On the linear growth rate of disturbance in double-diffusive Navier–Stokes–Voigt fluid with uniform rotation

Abstract

In the present paper linear mathematical analysis is performed for a rotatory incompressible Navier–Stokes–Voigt (NSV) fluid. It is analytically proved that the principle of the exchange of stabilities in a rotatory incompressible Navier–Stokes–Voigt fluid is valid in the regime $ \frac{{{R}_{s}}\Pr Le}{2{{\pi }^{4}}}+\frac{{{T}_{a}}}{{{\pi }^{2}}}\left( \frac{1}{{{\pi }^{2}}}+\lambda \right)\le 1.$ Further, upper bounds for the linear growth rate of disturbance are also obtained.
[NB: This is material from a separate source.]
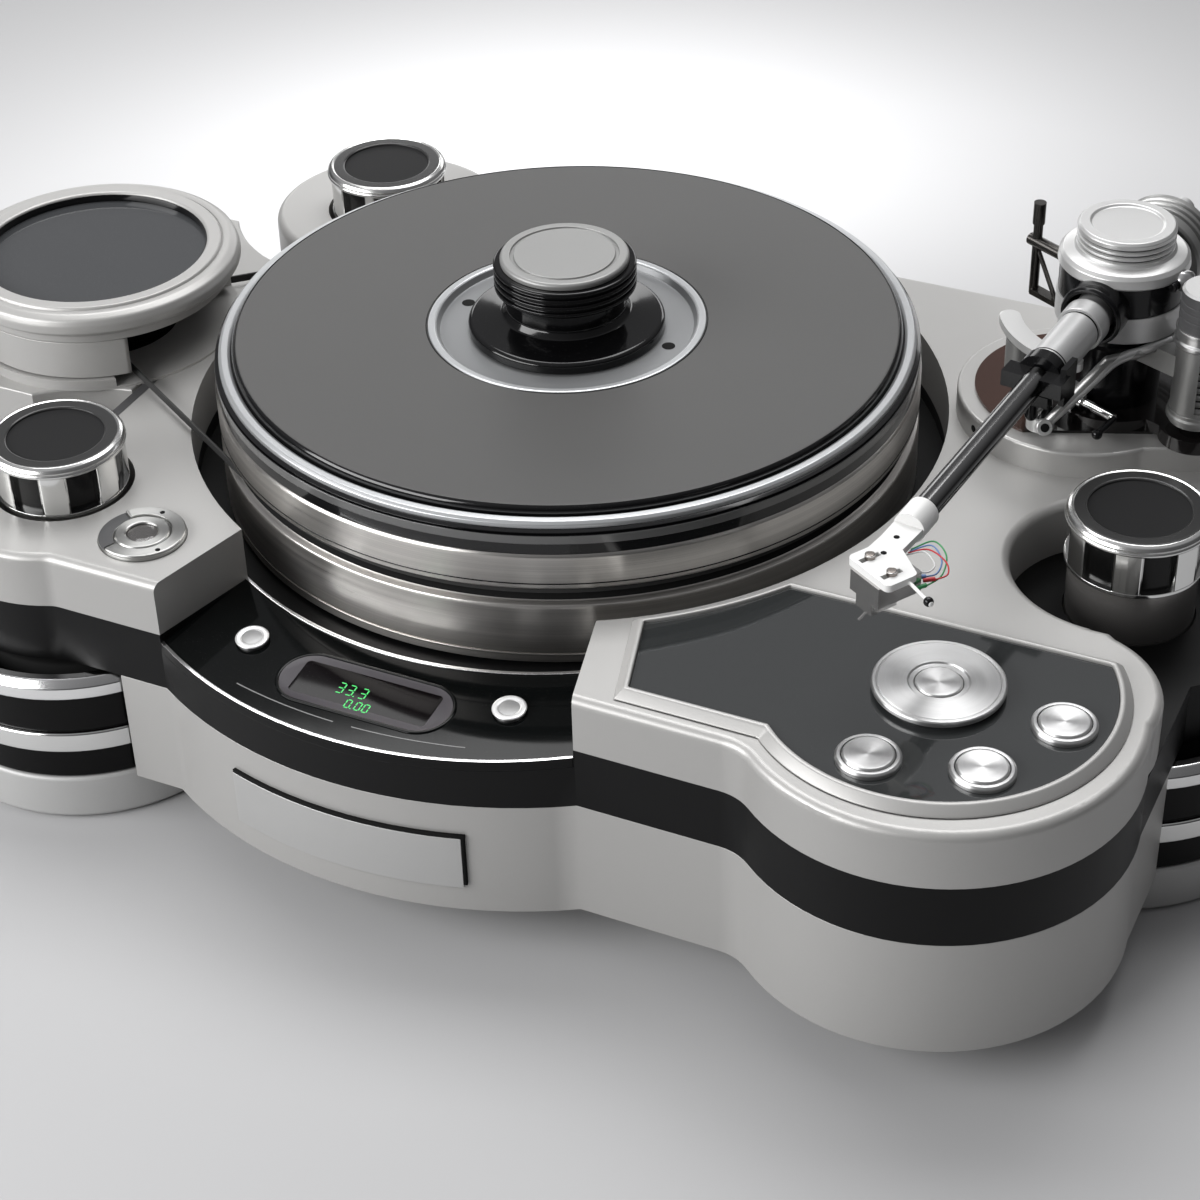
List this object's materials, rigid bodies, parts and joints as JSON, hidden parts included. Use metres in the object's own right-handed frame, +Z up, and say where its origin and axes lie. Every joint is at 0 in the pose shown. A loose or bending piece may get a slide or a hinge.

It is mathematically established that upper bounds for the linear growth rate $\sigma ={{\sigma }_{r}}+i{{\sigma }_{i}} $ (${{\sigma }_{r}}$ and ${{\sigma }_{i}}$are the real and imaginary parts of $\sigma $ , respectively) of an arbitrary neutral or unstable oscillatory disturbance of growing amplitude, lies within a semicircle in the right half of the ${{\sigma }_{r}}{{\sigma }_{i}}-$ plane, whose centre is at the origin and radius $=max\left( \sqrt{\frac{{{R}_{s}}}{\Pr Le(1+2{{\pi }^{2}}\lambda )}} \right.,\left. \sqrt{\frac{{{T}_{a}}}{\left( 1+{{\pi }^{2}}\lambda \right)}} \right)$, where ${{R}_{s}}$ is concentration Rayleigh number, and and $Le$ is the Lewis number, $Pr $ is the thermal Prandtl number, ${{T}_{a}}$ is the Taylor number and $\lambda $ is the Navier-Stokes-Voigt parameter. The results derived herein are uniformly valid for any combination of rigid and free boundaries.